With that in mind, let's review the advertising situation in the 22 most important states as according to our tipping point ratings. I have assigned each state an 'Efficiency Rating' from 0 to 10 based on the forgivingness of its particular geography. You can also view maps of each state's media markets by clicking on that state's name.
1. Ohio. A great state to advertise in. Ohio's markets generally bleed into other states rather than the other way around, and the bleeding isn't much. Also, the number of markets is a plus: there are 12 different ones covering every corner of the state, making it easier to target swing voters. Efficiency Rating: 9.
2. Michigan. Another pretty clean state; about 98 percent of Michiganders get their TV from markets originating within the state. The biggest logistical annoyance is that the Detroit market covers both the very poor inner city, and the very wealthy collar suburbs; you'll generally be more interested in reaching the former than the latter, but will have to pay to do both. But advertising time in Detroit is quite cheap, rendering this somewhat moot. Efficiency Rating: 8.
3. Pennsylvania. The problematic market is Philadelphia, which also covers about half of New Jersey's geography and most of Delaware's. There are also six counties on the periphery of the map that get their TV from a neighboring state. Efficiency Rating: 6.
4. Colorado. Extremely straightforward, although the Denver market reaches substantial portions of Wyoming and Nebraska. Efficiency Rating: 9.
5. Virginia. Total mess. To reach Northern Virginia, you absolutely have to buy up Washington DC (only ABC has a subregional station in Virginia proper). But then you're also paying to reach eyeballs in Maryland and in DC itself, which you have no interest in whatsoever. Washington DC is the most problematic market in the country in this sense, since Maryland and Virginia will rarely be competitive in the same election. Also, the panhandle area in Western Virginia gets its TV from Tennessee, but TV is so cheap there that that isn't really a problem. Efficiency Rating: 3.
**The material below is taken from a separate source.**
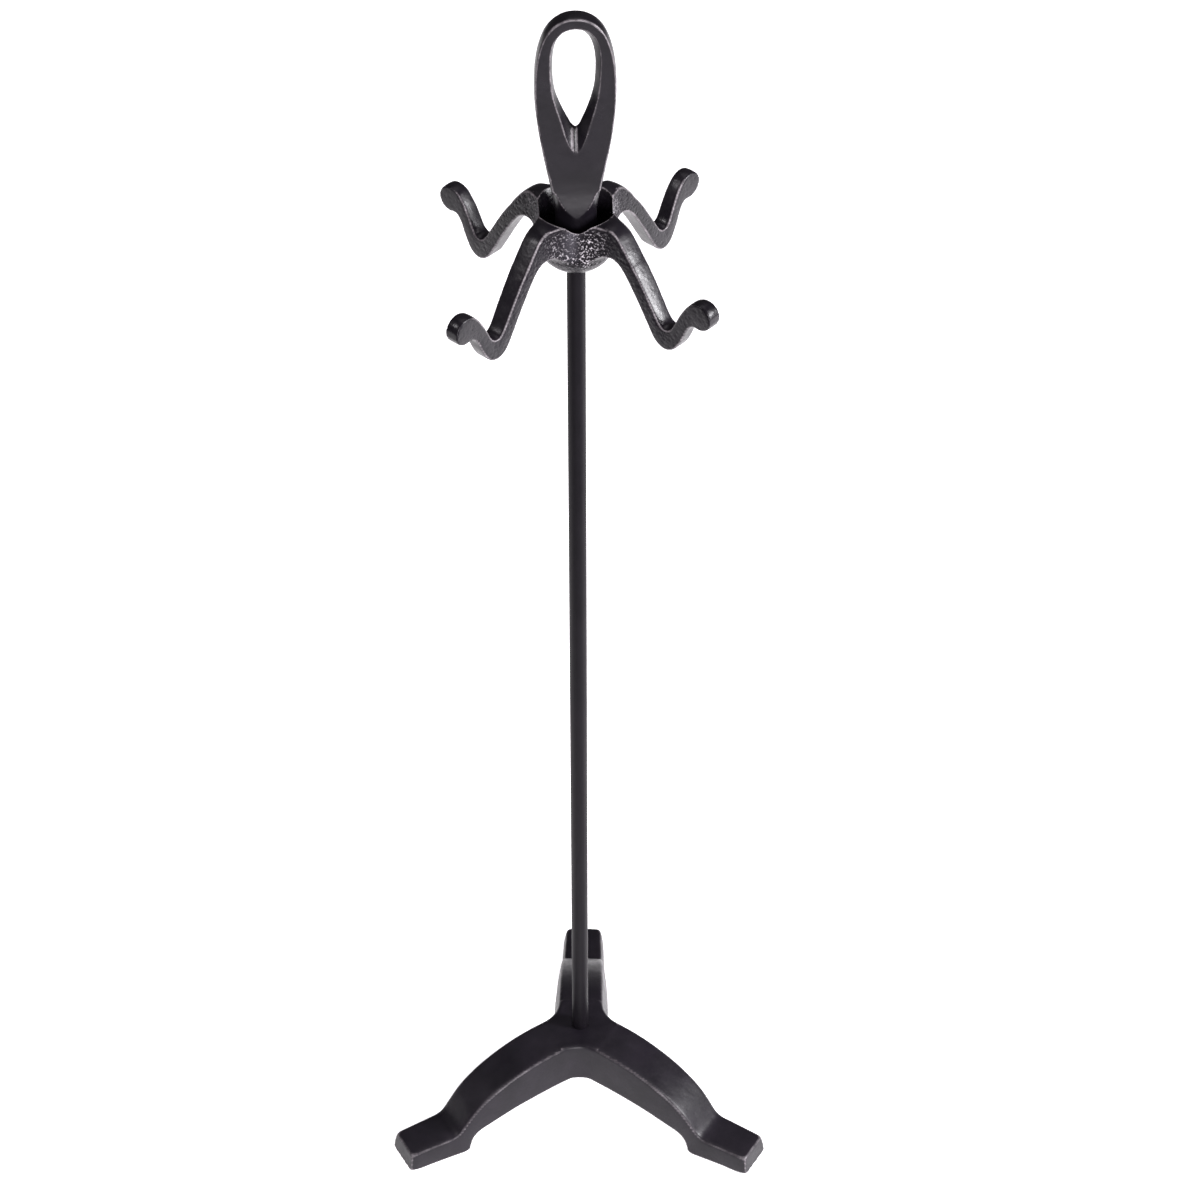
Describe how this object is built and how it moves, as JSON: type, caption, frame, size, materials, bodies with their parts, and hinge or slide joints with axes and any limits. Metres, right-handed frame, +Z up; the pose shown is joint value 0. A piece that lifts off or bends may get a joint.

6. Iowa. Some overlaps, but not bad. The main issue is the Council Bluffs region in the southwest corner of the state, which gets its TV from Omaha. However, since the electoral vote in Omaha's congressional district is up for grabs this year, that is not really a problem at all. Efficiency Rating: 8.
7. Wisconsin. Another very good state -- importantly, the Chicago market does not bleed into Wisconsin at all. You do lose a few counties to Minneapolis and Duluth, but they are not very populous. Efficiency Rating: 9.
8. Indiana. About 20-25 percent of the state gets its TV from Chicago. It's hard to imagine that purchase being worth it, and I certainly do not recall seeing any Obama or Clinton ads here in Chicago in the run-up to the primaries (although I also do not watch a lot of local TV). Cincinnati and Louisville also present problems in the Southern portion of the state, although since you'll be advertising in Cincinnati anyway, the latter isn't such a issue. Efficiency Rating: 4.
9. New Mexico. Most of it is just one huge market covering Albuquerque and Santa Fe. A handful of counties are covered by Texas, but this is not a major problem. Efficiency Rating: 8.
10. Florida. Pretty favorable terrain, although TV time tends to be quite expensive in Florida. The only real challenge from a geographical standpoint is that Pensacola overlaps with Mobile, AL. Efficiency Rating: 8.
11. Oregon. Extremely straightforward, and smaller cities like Bend and Eugene have their own markets, making targeting easier. You do lose one county apiece to Boise, ID and Spokane, WA, but that's easy enough to live with either way. Efficiency Rating: 9.
12. New Jersey. Why does it seem like politicians from New Jersey -- like Jon Corzine and Frank Lautenberg -- are always rich? Because it's completely impossible to advertise in New Jersey cheaply. The top half of the state is covered by New York and the bottom half by Philadelphia. That's it -- there are no markets that are native to the state, and both New York and Philly are horrifically expensive. For this reason, I would not expect the McCain campaign to make any sort of cute play for New Jersey. Efficiency Rating: 0.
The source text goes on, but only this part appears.